-- WRITTEN REQUEST --
Copy out all of the data exactly as it appears.

-- DATASET EXCERPT --
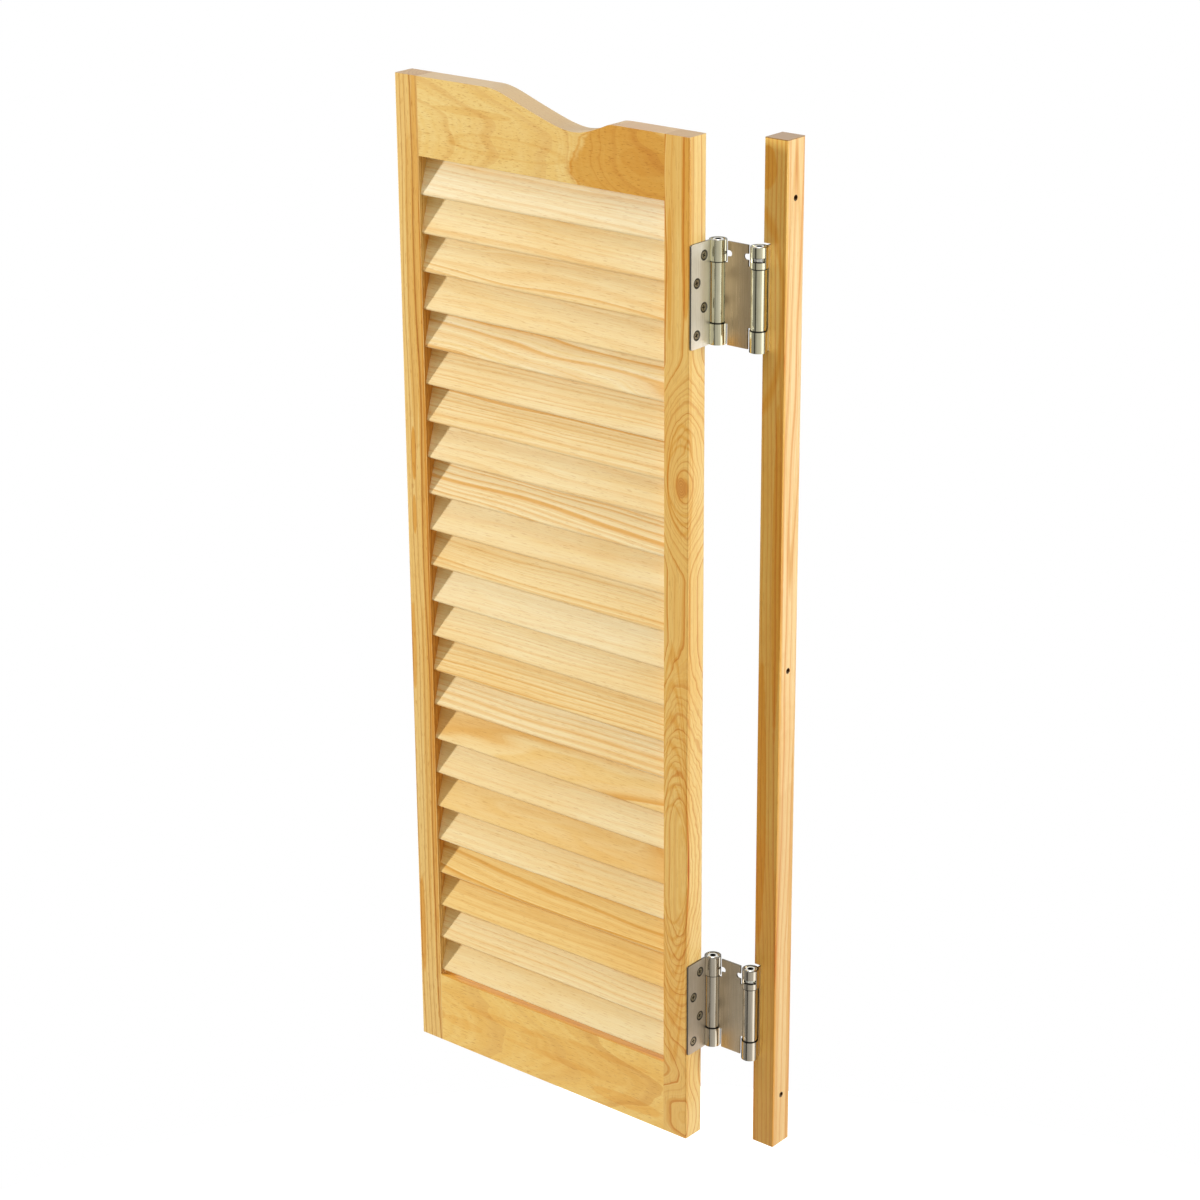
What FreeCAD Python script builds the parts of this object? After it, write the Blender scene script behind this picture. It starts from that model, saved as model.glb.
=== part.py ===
# Cafe swinging door: one louvred leaf, its mounting strip and the two double-action spring hinges between.
#
# Row frame, in millimetres: the origin is the middle screw hole of the mounting strip, on the face that
# lies against the door jamb. +X points out of that face into the jamb, +Z is up and -Y is the front.
# The stored pose has both barrels of each hinge turned a quarter turn open, so that the centre plates
# lie along X and the leaf stands clear of the strip.
import FreeCAD, Part
import math
import os

V = FreeCAD.Vector

# ---- Sizes of the leaf --------------------------------------------------------------------------
door_height = 1067.0        # free side, 42 in
door_width = 368.5
door_thickness = 25.5
hinge_side_drop = 16.5      # the hinge side of the top is this much lower
stile_width = 29.5
bottom_rail_height = 80.5
top_rail_height = 79.5      # at the free side
edge_round = 1.5            # eased outer corners of the stiles

# The top edge runs level from the free side, dips in an ogee and climbs to a lower level shoulder.
crest_end = 118.0           # distances from the free edge
dip_at = 228.0
shoulder_start = 286.0
dip_depth = 29.6            # below the crest

# ---- Louvres ------------------------------------------------------------------------------------
louvre_count = 23
louvre_lean = 17.5          # degrees from upright, top edge to the back
louvre_thickness = 6.5
louvre_edge_round = 2.2
louvre_inset = 1.1          # front edge behind the leaf's front face
louvre_overlap = 6.6        # how far each reaches up behind the one above
louvre_sill_gap = 5.6       # lowest front edge above the bottom rail
slot_depth = 6.0            # into each stile
louvre_fit = 0.15           # clearance all round in the slot
louvre_head_gap = 0.3       # between the highest louvre and the top rail

# ---- Dowels between rails and stiles ------------------------------------------------------------
dowel_diameter = 8.0
dowel_in_stile = 16.0
dowel_in_rail = 22.0
dowel_edge = 18.0           # from the rail's long edges to the dowel's centre
dowel_fit = 0.05
dowel_end_gap = 0.3

# ---- Mounting strip -----------------------------------------------------------------------------
strip_length = 1054.0
strip_width = 26.0
strip_depth = 27.5
strip_round = 1.0
strip_foot_drop = 4.0       # the strip's foot below the leaf's foot
wall_hole_diameter = 5.5
wall_hole_end = 56.0        # from the strip's ends to the outer holes
wall_sink_diameter = 11.0
notch_fit = 1.0             # notch longer than the leaf plate, at each end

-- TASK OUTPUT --
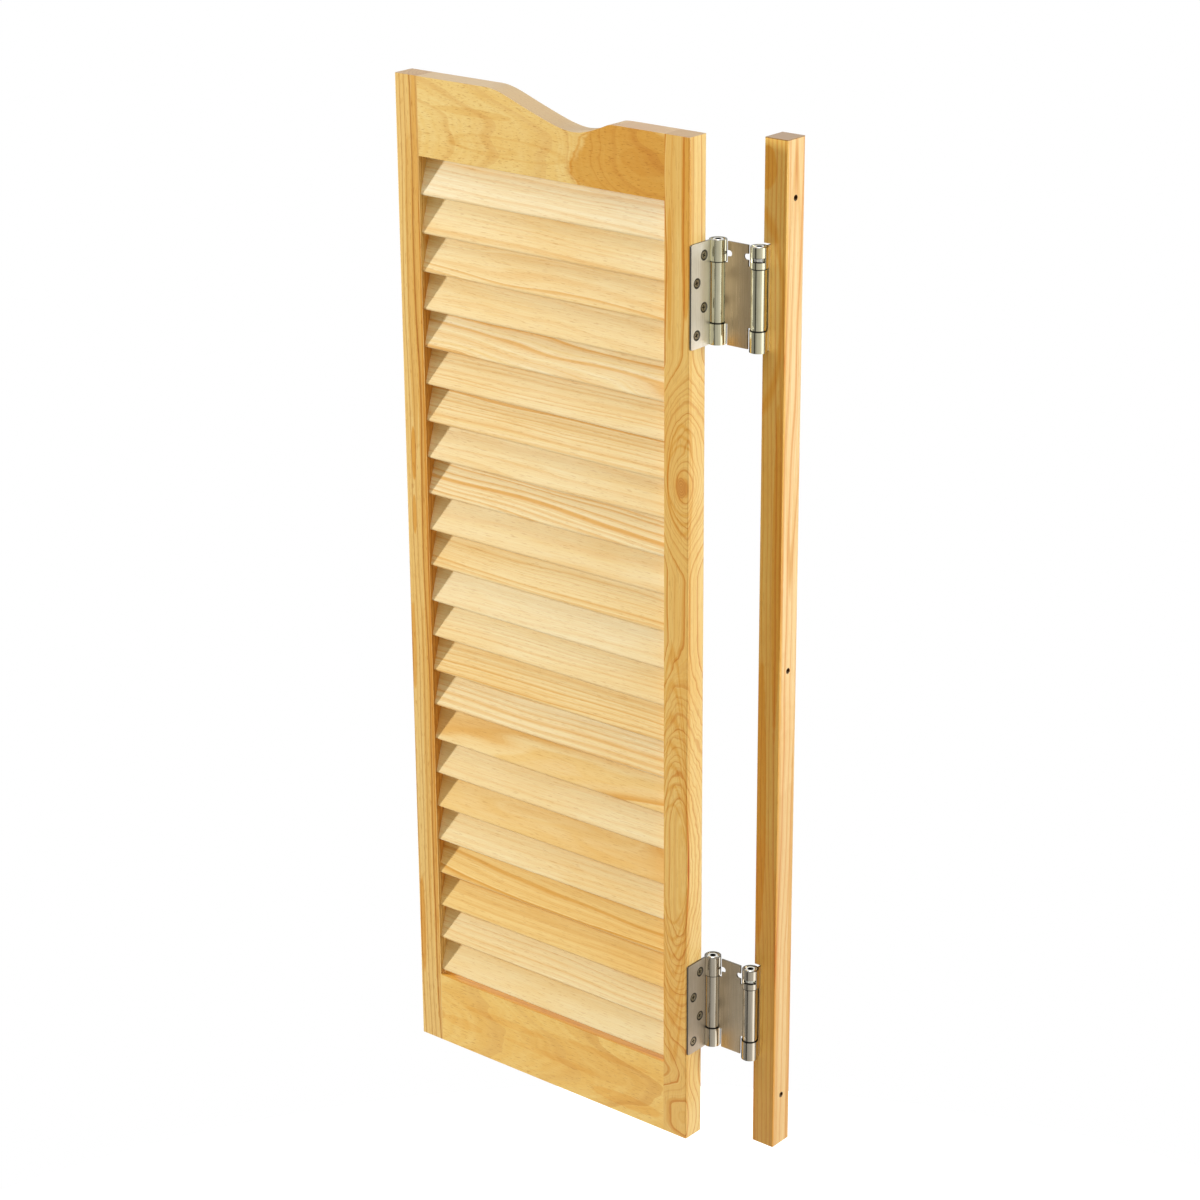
What FreeCAD Python script builds the parts of this object? After it, write the Blender scene script behind this picture. It starts from that model, saved as model.glb.
=== part.py ===
# Cafe swinging door: one louvred leaf, its mounting strip and the two double-action spring hinges between.
#
# Row frame, in millimetres: the origin is the middle screw hole of the mounting strip, on the face that
# lies against the door jamb. +X points out of that face into the jamb, +Z is up and -Y is the front.
# The stored pose has both barrels of each hinge turned a quarter turn open, so that the centre plates
# lie along X and the leaf stands clear of the strip.
import FreeCAD, Part
import math
import os

V = FreeCAD.Vector

# ---- Sizes of the leaf --------------------------------------------------------------------------
door_height = 1067.0        # free side, 42 in
door_width = 368.5
door_thickness = 25.5
hinge_side_drop = 16.5      # the hinge side of the top is this much lower
stile_width = 29.5
bottom_rail_height = 80.5
top_rail_height = 79.5      # at the free side
edge_round = 1.5            # eased outer corners of the stiles

# The top edge runs level from the free side, dips in an ogee and climbs to a lower level shoulder.
crest_end = 118.0           # distances from the free edge
dip_at = 228.0
shoulder_start = 286.0
dip_depth = 29.6            # below the crest

# ---- Louvres ------------------------------------------------------------------------------------
louvre_count = 23
louvre_lean = 17.5          # degrees from upright, top edge to the back
louvre_thickness = 6.5
louvre_edge_round = 2.2
louvre_inset = 1.1          # front edge behind the leaf's front face
louvre_overlap = 6.6        # how far each reaches up behind the one above
louvre_sill_gap = 5.6       # lowest front edge above the bottom rail
slot_depth = 6.0            # into each stile
louvre_fit = 0.15           # clearance all round in the slot
louvre_head_gap = 0.3       # between the highest louvre and the top rail

# ---- Dowels between rails and stiles ------------------------------------------------------------
dowel_diameter = 8.0
dowel_in_stile = 16.0
dowel_in_rail = 22.0
dowel_edge = 18.0           # from the rail's long edges to the dowel's centre
dowel_fit = 0.05
dowel_end_gap = 0.3

# ---- Mounting strip -----------------------------------------------------------------------------
strip_length = 1054.0
strip_width = 26.0
strip_depth = 27.5
strip_round = 1.0
strip_foot_drop = 4.0       # the strip's foot below the leaf's foot
wall_hole_diameter = 5.5
wall_hole_end = 56.0        # from the strip's ends to the outer holes
wall_sink_diameter = 11.0
notch_fit = 1.0             # notch longer than the leaf plate, at each end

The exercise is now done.